3D code data:
#####
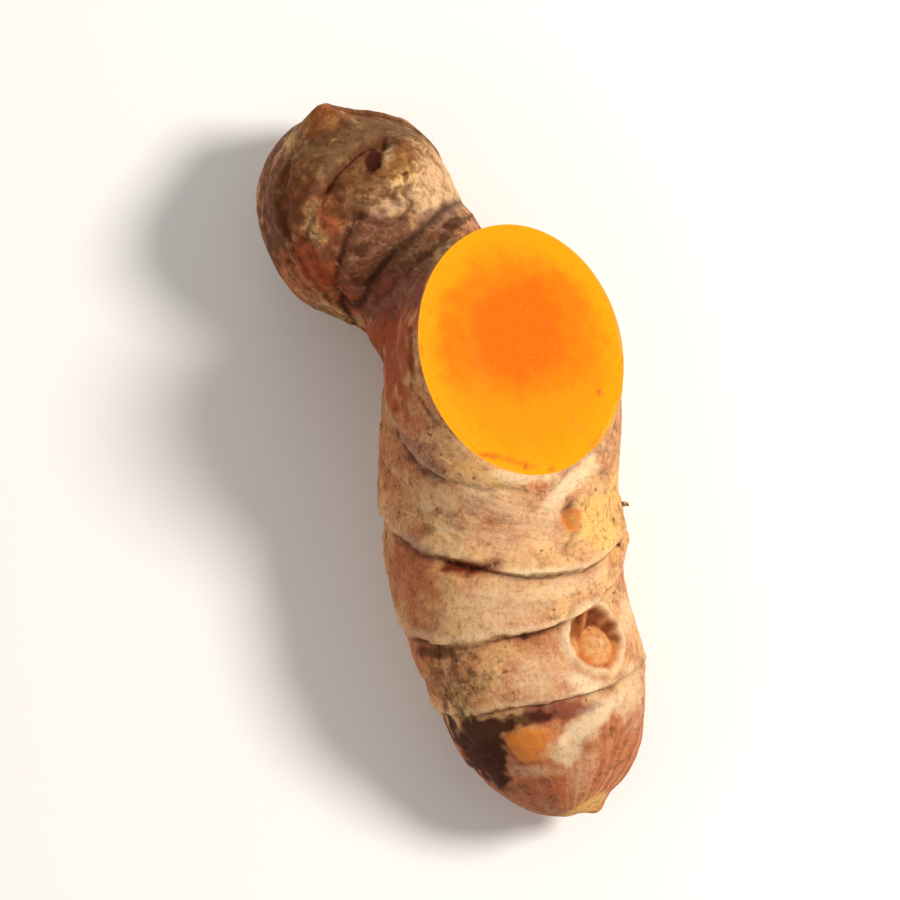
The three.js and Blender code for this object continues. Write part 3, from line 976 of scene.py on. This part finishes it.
def skin_material(colours):
    """Fresh turmeric skin, a thin corky bark, washed: matt to faintly waxy, tan with a pink cast,
    grey-brown dust in blots and specks, dark leaf scars and orange bud hearts."""
    material, tree, place = new_material("washed_turmeric_skin")
    line, worn_lip_and_highlight, below, crease = kept_marks(tree, "scars")
    ring, heart, lid, _ = kept_marks(tree, "buds")
    red, pale, yellow, grey = kept_marks(tree, "tones")
    tip, dark, plum, _ = kept_marks(tree, "skins")

    # The skin's own ways, along the lobe and round it: straight, and drifting by about a millimetre.
    straight = node(tree, "UVMap", {}, uv_map="way")
    drift = node(tree, "TexNoise", {"Vector": place, "Scale": 1 / 2.2, "Detail": 2.0}, "Color")
    drift = node(tree, "VectorMath", {0: drift, "Scale": 1.1}, operation="SCALE")
    way = node(tree, "VectorMath", {0: straight, 1: drift}, operation="ADD")

    # Patches of 6.5 to 2.4 mm, blots, specks and pores. Fibres and streaks are long along the root,
    # and hoops are long round it.
    broad, patchy, warm, blots, pepper, fine, fibres, hoops, streaks = lumpy(
        tree,
        (place, 6.5, 2.0, 0.55),
        (place, 2.4, 4.0, 0.62),
        (place, 3.4, 4.0, 0.60),
        (place, 1.1, 4.0, 0.65),
        (place, 0.8, 1.5, 0.55),
        (place, 0.36, 3.0, 0.62),
        (way, 0.42, 3.0, 0.55, 6.5, 0.9, 1.0),
        (way, 0.9, 3.0, 0.55, 0.45, 5.0, 1.0),
        (straight, 1.3, 3.0, 0.60, 5.0, 1.0, 1.0),
    )

    # Pale threads and grit show where the skin is bare: not red, dusty or at the tip.
    tip_share, grey_share = summed(tree, 0.0, (tip, 0.8)), summed(tree, 0.0, (grey, 0.7))
    covered = node(tree, "Math", {0: tip_share, 1: grey_share}, operation="MAXIMUM")
    covered = node(tree, "Math", {0: red, 1: covered}, operation="MAXIMUM")
    bare = node(tree, "Math", {0: 1.0, 1: covered}, operation="SUBTRACT", use_clamp=True)
    cover = summed(tree, blots, (pale, -0.24), (grey, 0.34))
    grit = summed(tree, fine, (grey, 0.05))
    spots = summed(tree, pepper, (pale, -0.24), (grey, 0.10))
    flecks = {"Value": blots, "From Min": 0.35, "From Max": 0.6, "To Min": 0.55, "To Max": 1.55}
    flecks = node(tree, "MapRange", flecks, interpolation_type="SMOOTHSTEP")
    flecked_heart = node(tree, "Math", {0: heart, 1: flecks}, operation="MULTIPLY")
    coats = [
        # The bark's own colour, in patches a few millimetres wide.
        (colours.pink, 1.0, ALL_OVER, broad, 0.40, 0.62),
        (colours.ochre, 0.60, ALL_OVER, patchy, 0.46, 0.66),
        (colours.mauve, 0.42, ALL_OVER, patchy, 0.50, 0.34),
        (colours.rust, 0.28, ALL_OVER, warm, 0.52, 0.68),
        # The smooth skin of the tip, with streaks along it.
        (colours.tip_skin, 0.88, tip),
        (colours.ochre, 0.32, tip, streaks, 0.50, 0.66),
        (colours.mauve, 0.50, tip, streaks, 0.50, 0.36),
        # The tones that the photograph shows in patches, some of them painted highlights and painted
        # shade.
        (colours.russet, 0.92, red),
        (colours.pale, 0.85, pale),
        (colours.yellow, 0.80, yellow),
        (colours.plum, 0.72, plum),
        # Fine wrinkles: paler threads along the root and darker hoops round it.
        (colours.pale, 0.14, bare, fibres, 0.50, 0.70),
        (colours.russet, 0.18, ALL_OVER, fibres, 0.46, 0.28),
        (colours.bark, 0.16, ALL_OVER, hoops, 0.45, 0.28),
        # Dust: grey-brown blots that break up at their edges, grit in the pores, and spots.
        (colours.dust, 0.66, ALL_OVER, cover, 0.50, 0.80),
        (colours.bark, 0.40, ALL_OVER, cover, 0.72, 0.94),
        (colours.dust, 0.32, ALL_OVER, grit, 0.54, 0.70),
        (colours.pale, 0.30, bare, grit, 0.50, 0.34),
        (colours.dust, 0.70, ALL_OVER, spots, 0.66, 0.76),
        # The scars: a rubbed lip that is also a painted highlight, painted shade in red past the step
        # below it, and a dark broken line between them.
        (colours.pale, 0.42, worn_lip_and_highlight),
        (colours.russet, 0.45, below),
        # The same dark line paints the shade down the folds.
        (colours.scar, 0.90, line, blots, 0.28, 0.50),
        # The buds: pale lids, orange hearts, and dark grooves with painted shade in the eyes' hollows and
        # along the left edge of the other buds.
        (colours.pale, 0.46, lid),
        (colours.bud, 0.85, flecked_heart),
        (colours.russet, 0.85, ring),
        # Old dark scale, in places painted shade, and painted shade in the crease round the foot of the
        # knob.
        (colours.bark, 0.94, dark),
        (colours.scar, 0.75, crease),
    ]
    skin = {
        "Base Color": coated(tree, colours.tan, coats),
        "IOR": 1.45,
        "Specular IOR Level": 0.07,
        "Subsurface Weight": 0.05,
        "Subsurface Scale": 0.6 * MM,
    }
    height = summed(tree, 0.0, (fine, 0.55), (blots, 0.9), (fibres, 0.30), (hoops, 0.28))
    return finished(material, skin, gloss=(blots, 0.46, 0.76), bump=(height, 0.75, 0.22))


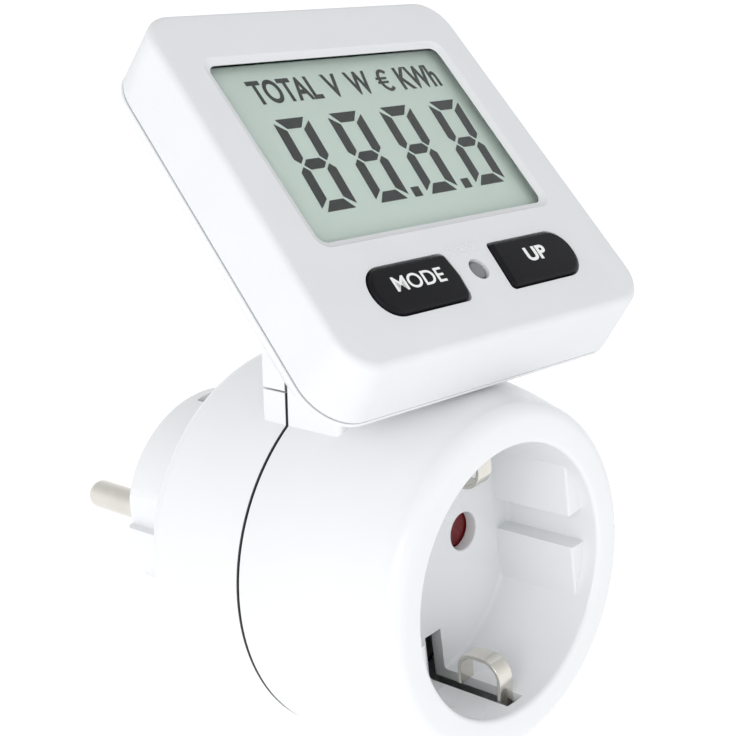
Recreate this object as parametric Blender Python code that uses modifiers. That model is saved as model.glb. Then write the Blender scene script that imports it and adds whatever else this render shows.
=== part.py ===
"""Plug-in power meter: a round through-socket body that carries a tilting display head.

The frame has X to the right as the reader of the display sees it, Y towards the wall and Z up.
The origin is the centre of the plug's end face, where it seats on the floor of a wall socket.
"""
import math

import bmesh
import bpy
from mathutils import Matrix

MM = 0.001

# ---------------------------------------------------------------- driving dimensions
GAP = 0.3 * MM                    # between pieces that touch on the real object
RUNNING = 0.3 * MM                # round a shaft that turns or slides

BARREL_R = 28.8 * MM
BARREL_NARROWS = 2.6 * MM         # the barrel is narrower by this at the socket
BARREL_LENGTH = 48.5 * MM         # front ring to the shoulder behind the plug body
BARREL_WALL = 2.2 * MM
FLARE_END = 18.0 * MM             # depth at which the barrel reaches its full radius
FRONT_FILLET = 2.4 * MM
BACK_FILLET = 4.0 * MM
SEAM_DEPTH = 27.3 * MM            # front ring to the joint between the two shells

WELL_R = 20.3 * MM
WELL_DEPTH = 17.5 * MM
WELL_WALL = 1.6 * MM
FLOOR_THICK = 2.0 * MM
RIM_CHAMFER = 0.6 * MM
GUIDE_CHORD = 17.1 * MM           # flat faces that line up the side flats of a plug
GUIDE_CHANNEL = 5.2 * MM
GUIDE_HEIGHT = 11.4 * MM
GUIDE_SETBACK = 2.8 * MM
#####
Task requirements:
Reproduce each entry above exactly, keeping every word.

Response for this exercise:
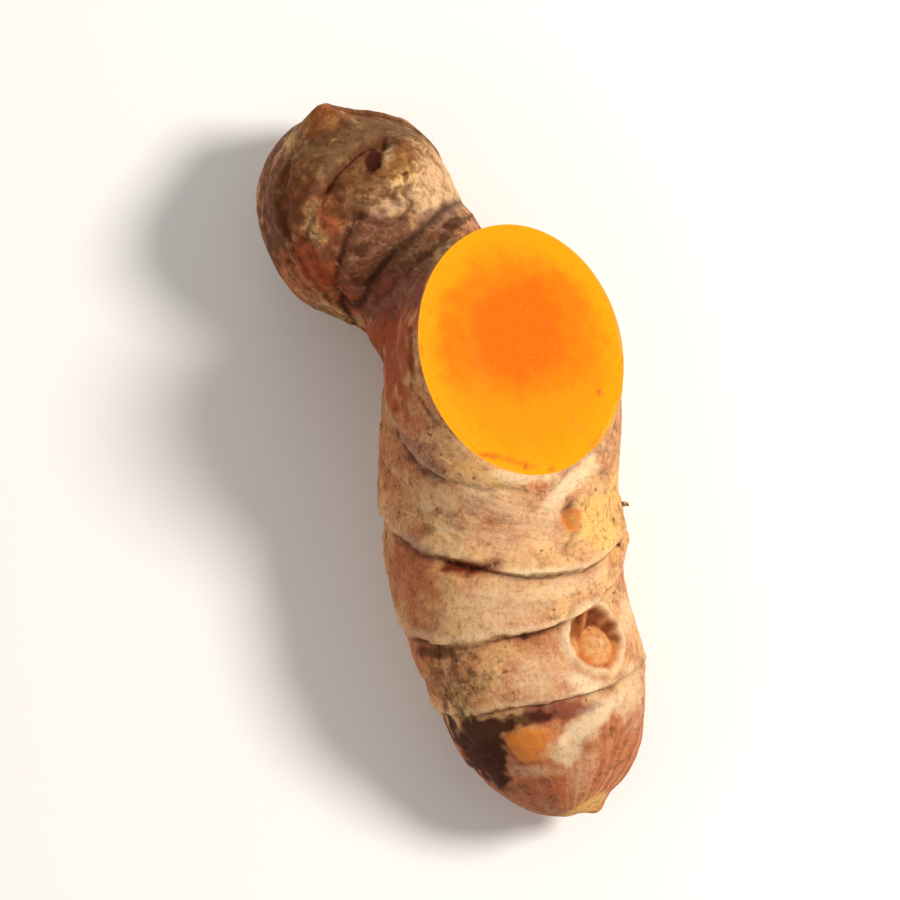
The three.js and Blender code for this object continues. Write part 3, from line 976 of scene.py on. This part finishes it.
def skin_material(colours):
    """Fresh turmeric skin, a thin corky bark, washed: matt to faintly waxy, tan with a pink cast,
    grey-brown dust in blots and specks, dark leaf scars and orange bud hearts."""
    material, tree, place = new_material("washed_turmeric_skin")
    line, worn_lip_and_highlight, below, crease = kept_marks(tree, "scars")
    ring, heart, lid, _ = kept_marks(tree, "buds")
    red, pale, yellow, grey = kept_marks(tree, "tones")
    tip, dark, plum, _ = kept_marks(tree, "skins")

    # The skin's own ways, along the lobe and round it: straight, and drifting by about a millimetre.
    straight = node(tree, "UVMap", {}, uv_map="way")
    drift = node(tree, "TexNoise", {"Vector": place, "Scale": 1 / 2.2, "Detail": 2.0}, "Color")
    drift = node(tree, "VectorMath", {0: drift, "Scale": 1.1}, operation="SCALE")
    way = node(tree, "VectorMath", {0: straight, 1: drift}, operation="ADD")

    # Patches of 6.5 to 2.4 mm, blots, specks and pores. Fibres and streaks are long along the root,
    # and hoops are long round it.
    broad, patchy, warm, blots, pepper, fine, fibres, hoops, streaks = lumpy(
        tree,
        (place, 6.5, 2.0, 0.55),
        (place, 2.4, 4.0, 0.62),
        (place, 3.4, 4.0, 0.60),
        (place, 1.1, 4.0, 0.65),
        (place, 0.8, 1.5, 0.55),
        (place, 0.36, 3.0, 0.62),
        (way, 0.42, 3.0, 0.55, 6.5, 0.9, 1.0),
        (way, 0.9, 3.0, 0.55, 0.45, 5.0, 1.0),
        (straight, 1.3, 3.0, 0.60, 5.0, 1.0, 1.0),
    )

    # Pale threads and grit show where the skin is bare: not red, dusty or at the tip.
    tip_share, grey_share = summed(tree, 0.0, (tip, 0.8)), summed(tree, 0.0, (grey, 0.7))
    covered = node(tree, "Math", {0: tip_share, 1: grey_share}, operation="MAXIMUM")
    covered = node(tree, "Math", {0: red, 1: covered}, operation="MAXIMUM")
    bare = node(tree, "Math", {0: 1.0, 1: covered}, operation="SUBTRACT", use_clamp=True)
    cover = summed(tree, blots, (pale, -0.24), (grey, 0.34))
    grit = summed(tree, fine, (grey, 0.05))
    spots = summed(tree, pepper, (pale, -0.24), (grey, 0.10))
    flecks = {"Value": blots, "From Min": 0.35, "From Max": 0.6, "To Min": 0.55, "To Max": 1.55}
    flecks = node(tree, "MapRange", flecks, interpolation_type="SMOOTHSTEP")
    flecked_heart = node(tree, "Math", {0: heart, 1: flecks}, operation="MULTIPLY")
    coats = [
        # The bark's own colour, in patches a few millimetres wide.
        (colours.pink, 1.0, ALL_OVER, broad, 0.40, 0.62),
        (colours.ochre, 0.60, ALL_OVER, patchy, 0.46, 0.66),
        (colours.mauve, 0.42, ALL_OVER, patchy, 0.50, 0.34),
        (colours.rust, 0.28, ALL_OVER, warm, 0.52, 0.68),
        # The smooth skin of the tip, with streaks along it.
        (colours.tip_skin, 0.88, tip),
        (colours.ochre, 0.32, tip, streaks, 0.50, 0.66),
        (colours.mauve, 0.50, tip, streaks, 0.50, 0.36),
        # The tones that the photograph shows in patches, some of them painted highlights and painted
        # shade.
        (colours.russet, 0.92, red),
        (colours.pale, 0.85, pale),
        (colours.yellow, 0.80, yellow),
        (colours.plum, 0.72, plum),
        # Fine wrinkles: paler threads along the root and darker hoops round it.
        (colours.pale, 0.14, bare, fibres, 0.50, 0.70),
        (colours.russet, 0.18, ALL_OVER, fibres, 0.46, 0.28),
        (colours.bark, 0.16, ALL_OVER, hoops, 0.45, 0.28),
        # Dust: grey-brown blots that break up at their edges, grit in the pores, and spots.
        (colours.dust, 0.66, ALL_OVER, cover, 0.50, 0.80),
        (colours.bark, 0.40, ALL_OVER, cover, 0.72, 0.94),
        (colours.dust, 0.32, ALL_OVER, grit, 0.54, 0.70),
        (colours.pale, 0.30, bare, grit, 0.50, 0.34),
        (colours.dust, 0.70, ALL_OVER, spots, 0.66, 0.76),
        # The scars: a rubbed lip that is also a painted highlight, painted shade in red past the step
        # below it, and a dark broken line between them.
        (colours.pale, 0.42, worn_lip_and_highlight),
        (colours.russet, 0.45, below),
        # The same dark line paints the shade down the folds.
        (colours.scar, 0.90, line, blots, 0.28, 0.50),
        # The buds: pale lids, orange hearts, and dark grooves with painted shade in the eyes' hollows and
        # along the left edge of the other buds.
        (colours.pale, 0.46, lid),
        (colours.bud, 0.85, flecked_heart),
        (colours.russet, 0.85, ring),
        # Old dark scale, in places painted shade, and painted shade in the crease round the foot of the
        # knob.
        (colours.bark, 0.94, dark),
        (colours.scar, 0.75, crease),
    ]
    skin = {
        "Base Color": coated(tree, colours.tan, coats),
        "IOR": 1.45,
        "Specular IOR Level": 0.07,
        "Subsurface Weight": 0.05,
        "Subsurface Scale": 0.6 * MM,
    }
    height = summed(tree, 0.0, (fine, 0.55), (blots, 0.9), (fibres, 0.30), (hoops, 0.28))
    return finished(material, skin, gloss=(blots, 0.46, 0.76), bump=(height, 0.75, 0.22))


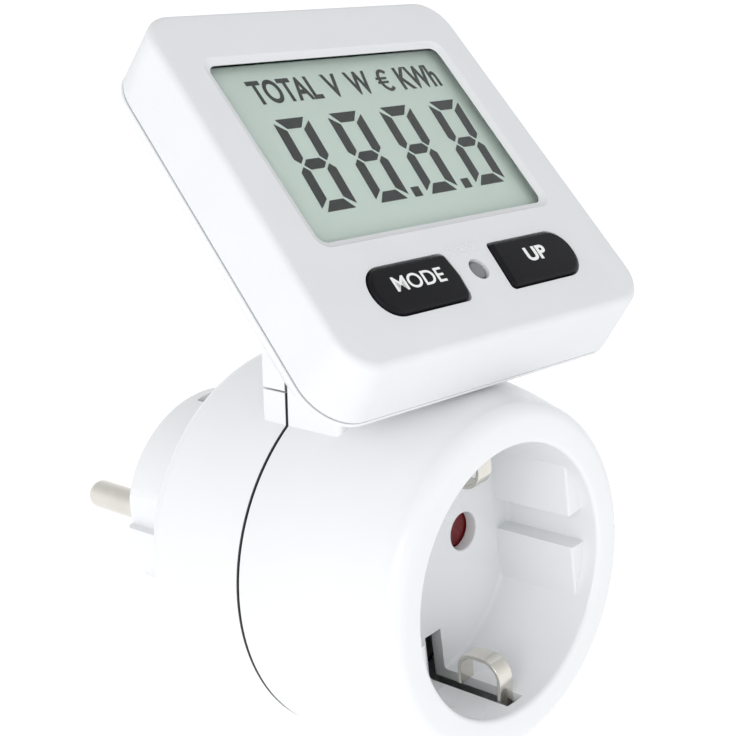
Recreate this object as parametric Blender Python code that uses modifiers. That model is saved as model.glb. Then write the Blender scene script that imports it and adds whatever else this render shows.
=== part.py ===
"""Plug-in power meter: a round through-socket body that carries a tilting display head.

The frame has X to the right as the reader of the display sees it, Y towards the wall and Z up.
The origin is the centre of the plug's end face, where it seats on the floor of a wall socket.
"""
import math

import bmesh
import bpy
from mathutils import Matrix

MM = 0.001

# ---------------------------------------------------------------- driving dimensions
GAP = 0.3 * MM                    # between pieces that touch on the real object
RUNNING = 0.3 * MM                # round a shaft that turns or slides

BARREL_R = 28.8 * MM
BARREL_NARROWS = 2.6 * MM         # the barrel is narrower by this at the socket
BARREL_LENGTH = 48.5 * MM         # front ring to the shoulder behind the plug body
BARREL_WALL = 2.2 * MM
FLARE_END = 18.0 * MM             # depth at which the barrel reaches its full radius
FRONT_FILLET = 2.4 * MM
BACK_FILLET = 4.0 * MM
SEAM_DEPTH = 27.3 * MM            # front ring to the joint between the two shells

WELL_R = 20.3 * MM
WELL_DEPTH = 17.5 * MM
WELL_WALL = 1.6 * MM
FLOOR_THICK = 2.0 * MM
RIM_CHAMFER = 0.6 * MM
GUIDE_CHORD = 17.1 * MM           # flat faces that line up the side flats of a plug
GUIDE_CHANNEL = 5.2 * MM
GUIDE_HEIGHT = 11.4 * MM
GUIDE_SETBACK = 2.8 * MM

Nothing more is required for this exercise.